Requirements:
Compile every line that includes the word "from".

Source data:
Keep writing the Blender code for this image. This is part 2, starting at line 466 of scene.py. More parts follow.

...

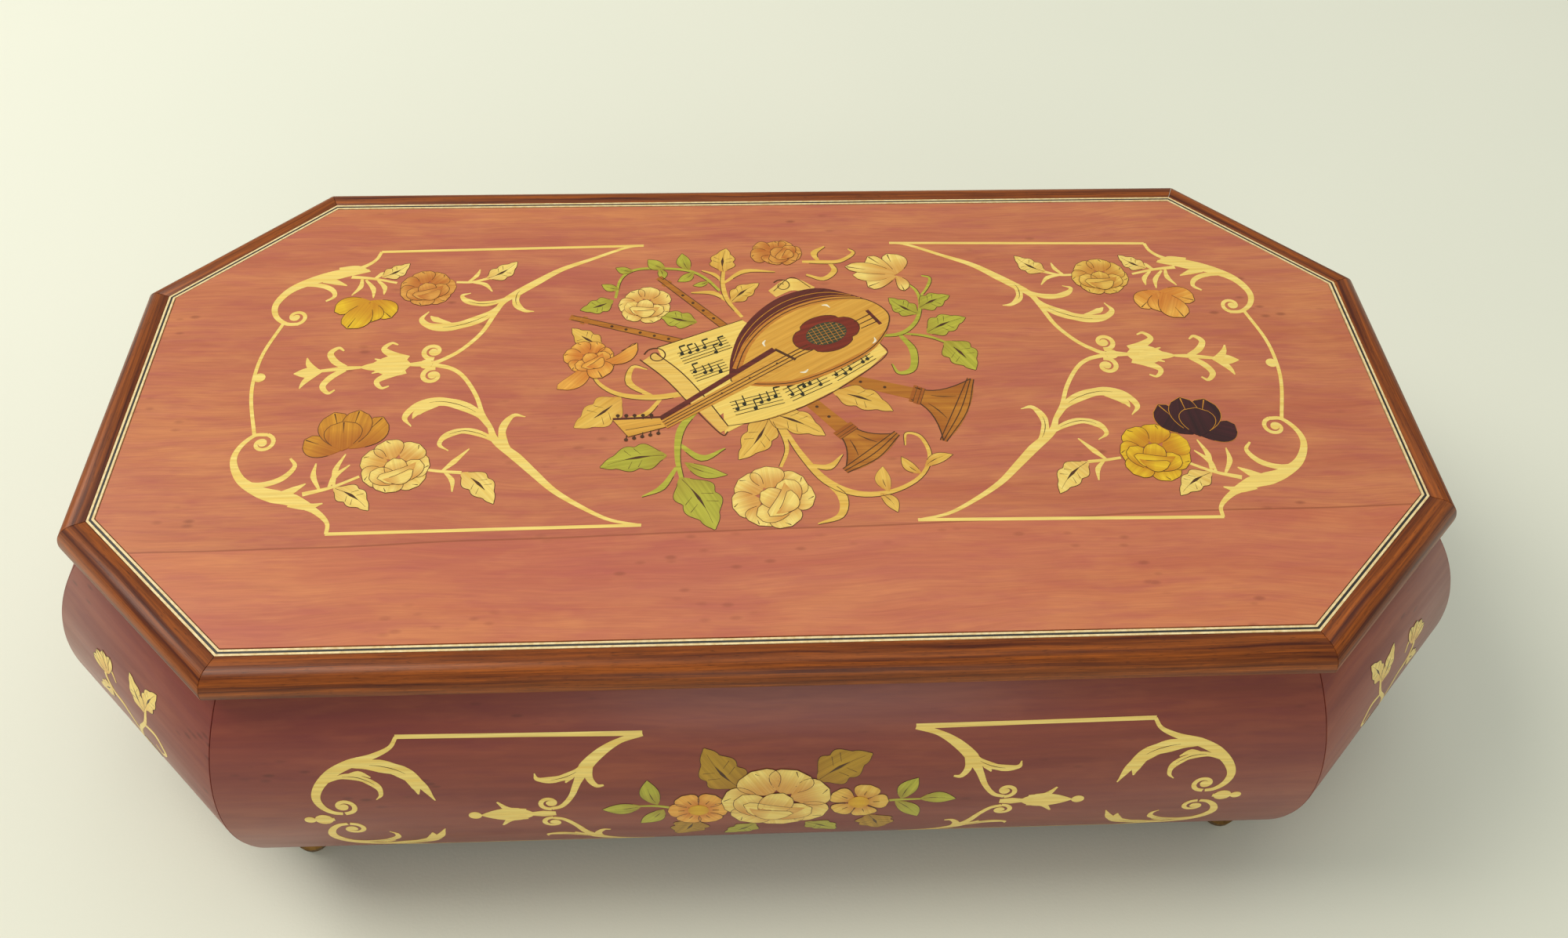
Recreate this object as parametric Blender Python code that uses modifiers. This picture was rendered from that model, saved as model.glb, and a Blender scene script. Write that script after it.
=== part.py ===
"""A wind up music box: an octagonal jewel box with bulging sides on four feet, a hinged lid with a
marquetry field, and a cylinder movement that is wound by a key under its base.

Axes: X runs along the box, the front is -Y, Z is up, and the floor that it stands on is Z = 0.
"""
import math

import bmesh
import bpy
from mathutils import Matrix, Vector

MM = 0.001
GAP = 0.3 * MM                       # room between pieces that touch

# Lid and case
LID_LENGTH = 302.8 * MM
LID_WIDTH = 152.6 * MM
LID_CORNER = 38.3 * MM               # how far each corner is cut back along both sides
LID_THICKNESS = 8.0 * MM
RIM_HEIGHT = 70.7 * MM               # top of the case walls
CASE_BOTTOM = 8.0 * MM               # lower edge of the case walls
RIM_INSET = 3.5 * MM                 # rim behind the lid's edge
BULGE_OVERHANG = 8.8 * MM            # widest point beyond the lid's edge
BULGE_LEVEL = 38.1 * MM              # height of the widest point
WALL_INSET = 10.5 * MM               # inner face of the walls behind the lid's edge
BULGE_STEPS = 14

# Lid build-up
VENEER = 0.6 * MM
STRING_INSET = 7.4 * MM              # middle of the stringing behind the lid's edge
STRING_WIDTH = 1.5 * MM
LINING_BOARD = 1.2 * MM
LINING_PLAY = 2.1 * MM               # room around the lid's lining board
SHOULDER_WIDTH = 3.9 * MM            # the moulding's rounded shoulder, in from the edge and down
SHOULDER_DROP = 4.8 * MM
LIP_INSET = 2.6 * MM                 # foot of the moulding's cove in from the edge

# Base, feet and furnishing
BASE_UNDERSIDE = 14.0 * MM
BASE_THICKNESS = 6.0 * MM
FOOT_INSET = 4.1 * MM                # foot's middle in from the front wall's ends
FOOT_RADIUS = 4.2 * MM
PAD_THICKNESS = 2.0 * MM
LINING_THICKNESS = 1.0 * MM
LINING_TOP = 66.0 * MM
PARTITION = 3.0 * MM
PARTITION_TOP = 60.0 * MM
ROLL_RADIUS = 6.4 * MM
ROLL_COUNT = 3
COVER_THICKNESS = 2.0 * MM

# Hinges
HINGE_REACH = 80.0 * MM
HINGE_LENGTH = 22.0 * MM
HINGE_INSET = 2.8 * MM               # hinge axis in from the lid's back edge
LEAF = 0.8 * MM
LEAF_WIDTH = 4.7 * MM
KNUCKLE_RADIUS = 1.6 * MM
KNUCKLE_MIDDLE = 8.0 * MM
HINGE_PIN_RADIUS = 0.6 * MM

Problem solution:
Recreate this object as parametric Blender Python code that uses modifiers. This picture was rendered from that model, saved as model.glb, and a Blender scene script. Write that script after it.
from mathutils import Matrix, Vector
SHOULDER_WIDTH = 3.9 * MM            # the moulding's rounded shoulder, in from the edge and down
LIP_INSET = 2.6 * MM                 # foot of the moulding's cove in from the edge
FOOT_INSET = 4.1 * MM                # foot's middle in from the front wall's ends
HINGE_INSET = 2.8 * MM               # hinge axis in from the lid's back edge